In my heart I know today is just another day. 24 hours. 1440 minutes. 86,400 seconds. Same as yesterday. Same as tomorrow.
But in another sense it’s different from any other day. Very different. And I confess to you that sometimes throughout today I’ll let it get to me. Let it get me down. And even let the enemy get a foothold if I’m not careful.
I love to see the joy in the faces of the other ladies in my office as they smell the flowers and consume the cards with an unrestrained smile greeted by a cherished tear. There’s nothing more special than that. Knowing that someone didn’t just remember you. But they remembered you enough to go out of their way to make a public display. A spectacle of their love for you. Now that’s special.
Flowers and a card. Delivered to your desk. For everyone to see. A rather easy expense. And yet it’s priceless.
Dear Lord, it’s special for them. And it’s special for me too. To watch and see.
But I have to admit that sometimes Valentine’s Day greets me with a tear of a different kind. It’s a tear that says, “I’m still waiting. I’m still waiting to be loved like that. To be remembered like that.” I want the public display. I want my name to be written on the card. I want my name to be written on someone else’s heart. I want to be the one who others watch and see.
And this is where I struggle. Especially today. It’s where I’m vulnerable. Especially today. It’s where, if I’m not careful, I will turn from trusting You. And I’ll turn to taking things into my own hands. Especially today.
It’s not that I don’t believe in You. Or that You’re ultimately in control. And that Your timing is always best. I believe that. All of that. But sometimes I don’t feel that. Like today.

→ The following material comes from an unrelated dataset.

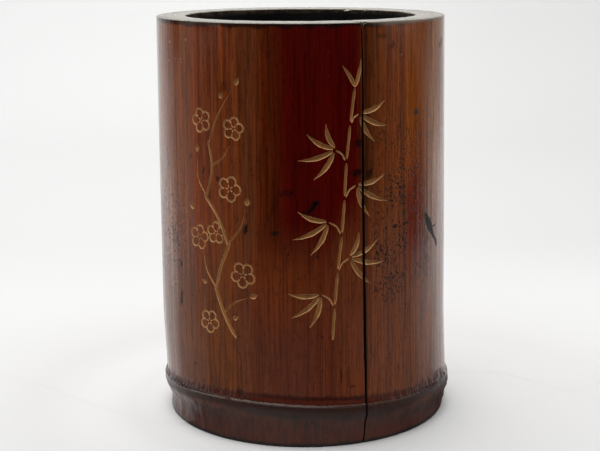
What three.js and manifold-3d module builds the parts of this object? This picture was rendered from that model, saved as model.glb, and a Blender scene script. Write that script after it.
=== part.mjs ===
// A scholar's brush pot: one length of a thick-walled bamboo culm, sawn just below a node.
// The node's own septum is the floor, and a wooden board is let into the foot under it.
// Millimetres, +Z up, the origin at the centre of the foot. The carved front faces -Y.

import * as THREE from "three";
import { mergeVertices } from "three/addons/utils/BufferGeometryUtils.js";
import Module from "manifold-3d";

const wasm = await Module();
wasm.setup();

// Driving dimensions of the culm
const culmHeight = 156;
const rimRadius = 55.6; // outside, at the mouth
const bellyRadius = 56.65; // outside, where the culm is fullest
const bellyHeight = 40;
const footRadius = 55.5; // outside, below the node
const mouthRadius = 44.6; // inside, at the mouth
const throatRadius = 43.8; // inside, just above the floor
const outerLip = 0.6; // rounding of the rim's outer edge
const innerLip = 0.7; // rounding of the rim's inner edge
const footEase = 0.9; // rounding under the foot
const rimTilt = 0.5; // the sawn rim is this much higher at the left
const boreShift = 0.7; // at the mouth the hollow lies this much nearer the back

// The node: a swollen ring, with the thin scar of the leaf sheath above it
const nodeHeight = 12.4;
const nodeSwell = 1.3;
const nodeHalfWidth = 3.5;
const scarHeight = 14.9;
const scarSwell = 0.34;
const scarHalfWidth = 0.55;
// Ring and scar are not level. Each wave rises this far, so many times round, and starts at a turn.
const nodeWaves = [
  { rise: 0.96, times: 1, turn: THREE.MathUtils.degToRad(11) },
  { rise: 1.16, times: 2, turn: THREE.MathUtils.degToRad(22) },
  { rise: 0.54, times: 3, turn: THREE.MathUtils.degToRad(112) },
];
const sweepAtNode = 0.9; // the culm bends this far to the left just above the node
const sweepAbove = 0.25; // and this much more on the way up to the rim

// The drying crack, open from the rim to the foot, right through the wall
const crackAngle = THREE.MathUtils.degToRad(23);
// Its way up the wall: height, how far it strays to the right, and how wide it gapes there
const crackRun = [
  [-3, -0.4, 0.6],
  [7, -0.45, 0.65],
  [17, -0.1, 0.95],
  [40, 0.45, 1.1],
  [56, 0.3, 1.15],
  [93, -0.05, 1.0],
  [129, 0.05, 0.75],
  [150, -0.25, 0.5],
  [159, -0.8, 0.48],
];

// The floor and the base
const ledgeHeight = 13.4; // the wall is thicker below the node, and the septum is rooted here
const ledgeRadius = 42.4;
const seatGap = 0.4;
const septumThickness = 4.2;
const septumEdgeRise = 1.9; // the septum curves up to meet the wall
const rebateRadius = 48;
const rebateHeight = 6.6;
const boardThickness = 4.6;
const boardEase = 0.5;
const pinRadius = 1.1;
const pinLength = 10.5;
const pinCircle = 45.3;
const pinCount = 3;
const pinGap = 0.3;

const roundSteps = 84;
const pinSides = 10;
const smooth = THREE.MathUtils.smoothstep;

// The outside of the culm while the node is still level: taper, the step in at the foot, ring and scar.
function outerRadius(z) {
  const upward = (z - bellyHeight) / (culmHeight - bellyHeight);
  const culm = bellyRadius + (rimRadius - bellyRadius) * Math.max(upward, 0);
  const base = THREE.MathUtils.lerp(footRadius, culm, smooth(z, 3.5, 16));
  const ring = nodeSwell * Math.exp(-(((z - nodeHeight) / nodeHalfWidth) ** 2));
  const scar = scarSwell * Math.exp(-(((z - scarHeight) / scarHalfWidth) ** 2));
  return base + ring + scar;
}

function innerRadius(z) {
  const upward = (z - ledgeHeight) / (culmHeight - ledgeHeight);
  return throatRadius + (mouthRadius - throatRadius) * Math.sqrt(Math.max(upward, 0));
}

// Points of a quarter round, from one angle to the next, about a centre.
function quarterRound(r, z, radius, from, steps = 4) {
  return Array.from({ length: steps + 1 }, (_, i) => {
    const a = from + (Math.PI / 2) * (i / steps);
    return new THREE.Vector2(r + radius * Math.cos(a), z + radius * Math.sin(a));
  });
}

// Heights from low to high, with the given step.
function heights(low, high, step) {
  const count = Math.max(1, Math.round((high - low) / step));
  return Array.from({ length: count + 1 }, (_, i) => low + ((high - low) * i) / count);
}

// A revolved solid about Z. A profile point is (radius, height).
function revolved(profile, steps = roundSteps) {
  const geometry = new THREE.LatheGeometry(profile, steps);
  geometry.rotateX(Math.PI / 2);
  return geometry;
}

function solidFrom(geometry) {
  const bare = geometry.clone();
  bare.deleteAttribute("normal");
  bare.deleteAttribute("uv");
  const merged = mergeVertices(bare, 1e-4);
  return new wasm.Manifold(
    new wasm.Mesh({
      numProp: 3,
      vertProperties: merged.getAttribute("position").array,
      triVerts: new Uint32Array(merged.index.array),
    }),
  );
}

function geometryFrom(solid) {
  const mesh = solid.getMesh();
  const geometry = new THREE.BufferGeometry();
  geometry.setAttribute("position", new THREE.BufferAttribute(mesh.vertProperties, 3));
  geometry.setIndex(new THREE.BufferAttribute(mesh.triVerts, 1));
  return geometry;
}

// How far above or below its mean height the node runs, at an angle from the front.
function nodeLift(angle) {
  return nodeWaves.reduce((sum, wave) => sum + wave.rise * Math.cos(wave.times * angle + wave.turn), 0);
}

// The culm grew with its node uneven and a slight bend above it, and its hollow is not quite central
// at the mouth. Only the outside follows the node's unevenness.
function growCrooked(geometry) {
  const position = geometry.getAttribute("position");
  const point = new THREE.Vector3();
  for (let i = 0; i < position.count; i += 1) {
    point.fromBufferAttribute(position, i);
    const angle = Math.atan2(point.x, -point.y);
    const outside = Math.hypot(point.x, point.y) > (rimRadius + mouthRadius) / 2;
    const near = smooth(point.z, 1, 9) * (1 - smooth(point.z, 22, 46));
    if (outside) point.z += nodeLift(angle) * near;
    else point.y += boreShift * smooth(point.z, 70, 150);
    const askew = (rimTilt / 2) * (1 - point.x / rimRadius) * smooth(point.z, 130, culmHeight);
    const bend = sweepAtNode * smooth(point.z, nodeHeight, 45);
    point.x -= bend + sweepAbove * smooth(point.z, 45, culmHeight);
    position.setXYZ(i, point.x, point.y, point.z + askew);
  }
  return geometry;
}

function crackSolid() {
  const left = crackRun.map(([z, stray, width]) => new THREE.Vector2(stray - width / 2, z));
  const right = crackRun.map(([z, stray, width]) => new THREE.Vector2(stray + width / 2, z)).reverse();
  const slot = new THREE.ExtrudeGeometry(new THREE.Shape([...left, ...right]), {
    depth: 30,
    bevelEnabled: false,
  });
  slot.rotateX(Math.PI / 2);
  slot.translate(0, -35, 0);
  slot.rotateZ(crackAngle);
  return solidFrom(slot);
}

function pinPlace(i) {
  const angle = THREE.MathUtils.degToRad(85) + (i * 2 * Math.PI) / pinCount;
  return new THREE.Vector2(pinCircle * Math.sin(angle), -pinCircle * Math.cos(angle));
}

const boardBottom = rebateHeight - seatGap - boardThickness;

// A round hole up from below the foot, for one pin.
function pinHole(i, top) {
  const hole = new THREE.CylinderGeometry(pinRadius + pinGap, pinRadius + pinGap, top + 5, pinSides);
  const place = pinPlace(i);
  hole.rotateX(Math.PI / 2);
  hole.translate(place.x, place.y, (top - 5) / 2);
  return solidFrom(hole);
}

function culmWall() {
  const outside = [
    ...heights(footEase + 1.4, 12.6, 1.7),
    ...heights(13.5, 16.5, 0.43),
    ...heights(18.5, 26, 2.5),
    ...heights(30, culmHeight - outerLip - 4, 15),
  ].map((z) => new THREE.Vector2(outerRadius(z), z));
  const inside = heights(ledgeHeight, culmHeight - innerLip, 24).map(
    (z) => new THREE.Vector2(innerRadius(z), z),
  );
  const profile = [
    ...quarterRound(footRadius - footEase, footEase, footEase, -Math.PI / 2),
    ...outside,
    ...quarterRound(rimRadius - outerLip, culmHeight - outerLip, outerLip, 0),
    ...quarterRound(mouthRadius + innerLip, culmHeight - innerLip, innerLip, Math.PI / 2, 3),
    ...inside.reverse(),
    new THREE.Vector2(ledgeRadius, ledgeHeight),
    new THREE.Vector2(ledgeRadius + 0.5, rebateHeight),
    new THREE.Vector2(rebateRadius, rebateHeight),
    new THREE.Vector2(rebateRadius, boardEase),
    new THREE.Vector2(rebateRadius + boardEase, 0),
  ];
  profile.push(profile[0].clone());
  let wall = solidFrom(growCrooked(revolved(profile)));
  wall = wall.subtract(crackSolid());
  for (let i = 0; i < pinCount; i += 1) {
    wall = wall.subtract(pinHole(i, boardBottom + pinLength + pinGap));
  }
  return geometryFrom(wall);
}

// The woody plate that closes a culm at its node, dished a little and curving up at its edge.
function nodeSeptum() {
  const radius = throatRadius - seatGap;
  const under = ledgeHeight + 0.3;
  const top = under + septumThickness;
  const rise = new THREE.SplineCurve([
    new THREE.Vector2(radius, top + septumEdgeRise),
    new THREE.Vector2(radius - 1.6, top + septumEdgeRise * 0.35),
    new THREE.Vector2(radius - 5.5, top - 0.2),
    new THREE.Vector2(radius * 0.5, top - 0.9),
    new THREE.Vector2(0, top - 1.1),
  ]).getPoints(9);
  rise[rise.length - 1].x = 0;
  return revolved([
    new THREE.Vector2(0, under + 0.5),
    new THREE.Vector2(radius * 0.6, under + 0.3),
    new THREE.Vector2(radius - 5, under),
    new THREE.Vector2(radius, under),
    ...rise,
  ]);
}

// The board in the foot: a turned disc, eased on its lower edge, held up by the pins.
function baseBoard() {
  const radius = rebateRadius - seatGap;
  const profile = [
    new THREE.Vector2(0, boardBottom),
    new THREE.Vector2(radius - boardEase, boardBottom),
    new THREE.Vector2(radius, boardBottom + boardEase),
    new THREE.Vector2(radius, boardBottom + boardThickness),
    new THREE.Vector2(0, boardBottom + boardThickness),
  ];
  let board = solidFrom(revolved(profile));
  for (let i = 0; i < pinCount; i += 1) {
    board = board.subtract(pinHole(i, rebateHeight + 4));
  }
  return geometryFrom(board);
}

// A bamboo pin, whittled a little thinner towards its upper end.
function basePin() {
  const pin = new THREE.CylinderGeometry(pinRadius * 0.8, pinRadius, pinLength, pinSides);
  pin.rotateX(Math.PI / 2);
  return pin;
}

function wood(colour, roughness) {
  return new THREE.MeshStandardMaterial({ color: colour, roughness, metalness: 0 });
}

const culmSkin = wood(0x4a1d12, 0.35);
const septumWood = wood(0x15110e, 0.6);
const boardWood = wood(0x3a2115, 0.6);
const pinBamboo = wood(0x9a6b38, 0.6);

function part(name, geometry, material) {
  const mesh = new THREE.Mesh(geometry, material);
  mesh.name = name;
  return mesh;
}

const brushPot = new THREE.Group();
brushPot.add(part("culm_wall", culmWall(), culmSkin));
brushPot.add(part("node_septum", nodeSeptum(), septumWood));
brushPot.add(part("base_board", baseBoard(), boardWood));
for (let i = 0; i < pinCount; i += 1) {
  const pin = part(`base_pin_${i + 1}`, basePin(), pinBamboo);
  const place = pinPlace(i);
  pin.position.set(place.x, place.y, boardBottom + pinLength / 2);
  brushPot.add(pin);
}

export default brushPot;
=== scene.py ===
# A scholar's brush pot: a length of old bamboo with a carved front, dressed for the render.
# Metres, +Z up, the origin at the centre of the foot. The carved front faces -Y.
# Distances in the making functions are in millimetres, as on a drawing.

import math

import bmesh
import bpy
from mathutils import Matrix, Vector, noise


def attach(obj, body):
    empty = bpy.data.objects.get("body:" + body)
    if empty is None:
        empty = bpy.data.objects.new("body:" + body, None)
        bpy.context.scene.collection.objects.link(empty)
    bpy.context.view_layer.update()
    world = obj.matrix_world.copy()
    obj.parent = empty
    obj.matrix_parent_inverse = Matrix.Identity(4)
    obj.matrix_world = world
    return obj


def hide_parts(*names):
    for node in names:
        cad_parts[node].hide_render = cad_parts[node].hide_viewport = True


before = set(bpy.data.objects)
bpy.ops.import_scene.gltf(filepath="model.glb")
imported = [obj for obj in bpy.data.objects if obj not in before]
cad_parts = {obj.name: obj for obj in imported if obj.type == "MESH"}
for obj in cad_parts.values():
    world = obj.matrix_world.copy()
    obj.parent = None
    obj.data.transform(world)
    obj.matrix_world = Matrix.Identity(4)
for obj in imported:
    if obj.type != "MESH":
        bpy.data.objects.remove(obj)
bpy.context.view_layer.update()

MM = 0.001

# The culm, as in the CAD model
CULM_HEIGHT = 156.0
RIM_RADIUS = 55.6
BELLY_RADIUS = 56.65
BELLY_HEIGHT = 40.0
FOOT_RADIUS = 55.5
MOUTH_RADIUS = 44.6
THROAT_RADIUS = 43.8
OUTER_LIP = 0.6
INNER_LIP = 0.7
FOOT_EASE = 0.5
NODE_HEIGHT = 12.4
NODE_SWELL = 1.3
NODE_HALF_WIDTH = 3.5
SCAR_HEIGHT = 14.9
SCAR_SWELL = 0.3
SCAR_HALF_WIDTH = 0.42
# the node waves up and down round the culm: rise, times round, turn in degrees
NODE_WAVES = [(0.96, 1, 11), (1.16, 2, 22), (0.54, 3, 112)]
NODE_DIP = 1.2  # further down at the right edge
DIP_START = (62, 84)  # the dip comes in between these turns
BACK_FADE = (110, 160)  # what belongs to one side dies away between these turns
SWEEP_AT_NODE = 0.9
SWEEP_ABOVE = 0.25
RIM_TILT = 0.5  # the sawn rim is this much higher at the left
BORE_SHIFT = 0.7  # at the mouth the hollow lies this much nearer the back
LEDGE_HEIGHT = 13.4
LEDGE_RADIUS = 42.4
REBATE_RADIUS = 48.0
REBATE_HEIGHT = 6.6
BOARD_BOTTOM = 1.6
BOARD_THICKNESS = 4.6
PIN_RADIUS = 1.1
PIN_LENGTH = 10.5
PIN_CIRCLE = 45.3
PIN_ANGLES = [math.radians(85 + 120 * i) for i in range(3)]
SKIN_RADIUS = 56.3  # the mean outside, on which the carving is laid out
SEPTUM_RADIUS = 43.84
SEPTUM_THICKNESS = 4.5
SEPTUM_EDGE_RISE = 1.9
BOARD_GAP = 0.15
BOARD_EASE = 0.5
GOUGE_DEPTH = 0.42
CARVED_FROM, CARVED_TO = 36, 146  # the heights between which the skin is carved
WALL_STEPS = 360
FLOOR_STEPS = 160
WELD = 0.004  # corners closer than this become one
BLADE_REACH = 62  # the tool that cuts the crack starts this far from the middle
BLADE_DEPTH = 24

# the wall's finishes, in the order of its material slots
SKIN, RIM, LINING, CARVED, SPLIT = range(5)
LINING_RADIUS = 50.5  # faces nearer the middle than this line the hollow

# small nicks along the hollow's edge at the back: turn, radius, height, size and squash
NICKS = [
    (154, 44.5, 156.2, 1.9, (1.4, 0.9, 0.8)),
    (143, 44.6, 156.1, 1.2, (0.8, 1.0, 0.9)),
    (110, 44.6, 156.1, 1.0, (1.0, 1.0, 0.9)),
    (106, 44.7, 156.1, 0.8, (1.0, 1.0, 0.9)),
]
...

Today, when everyone else is signing for flowers or gushing about this evening’s extravagant date. Or when I overhear lunchtime calls in nearby cubicles that inevitably end with “I love you too.”
And this is where my heart cries out to You, God. In a way that it rarely does. Forgive me for that. But my heart cries out to know Your love. Not just any love. But a greater love. A better love. Your love. In such a consuming, overwhelming way. Because that’s the only love that will be there for me forever. Every day. Not just on one special day.
So that if or when You bring that person into my life that thoughtfully sends freshly cut flowers. With hand scribbled notes. And lunchtime calls and kisses. And out-of-the-ordinary date nights. Sends them all. My way. My direction.
If or when that day comes, I want it to be the right person. Not just any person. Not just someone who happened to come along at an opportune time of vulnerability to fill an empty place in my heart.
As difficult as it is today. Especially today. I don’t want my heart to be empty. Never. Never empty. I want it to be satiated with Your love. So that I can wait for true love. Not jealously. Not desperately. Not even anxiously.
But obediently. Patiently. Willingly.
Dear Lord, I know. I know my heart has to be in the right place when I meet that right person. Or I’ll fall for the wrong one. And try to cast them as being so right. Knowing deep down that it will end someday predictably so. Because all they’re really doing is filling the void of a very empty person. And I don’t want to be that person.
So, Lord, this is my prayer. My Valentine’s Day prayer. Not a day for the enemy to gain a foothold. But a day for me to rejoice with those who are rejoicing. And a day for me to be reminded that I am already loved. By You. In a way that prepares me to be loved the right way. By the right person. According to Your perfect plan. On some other special day. Even if it’s not today.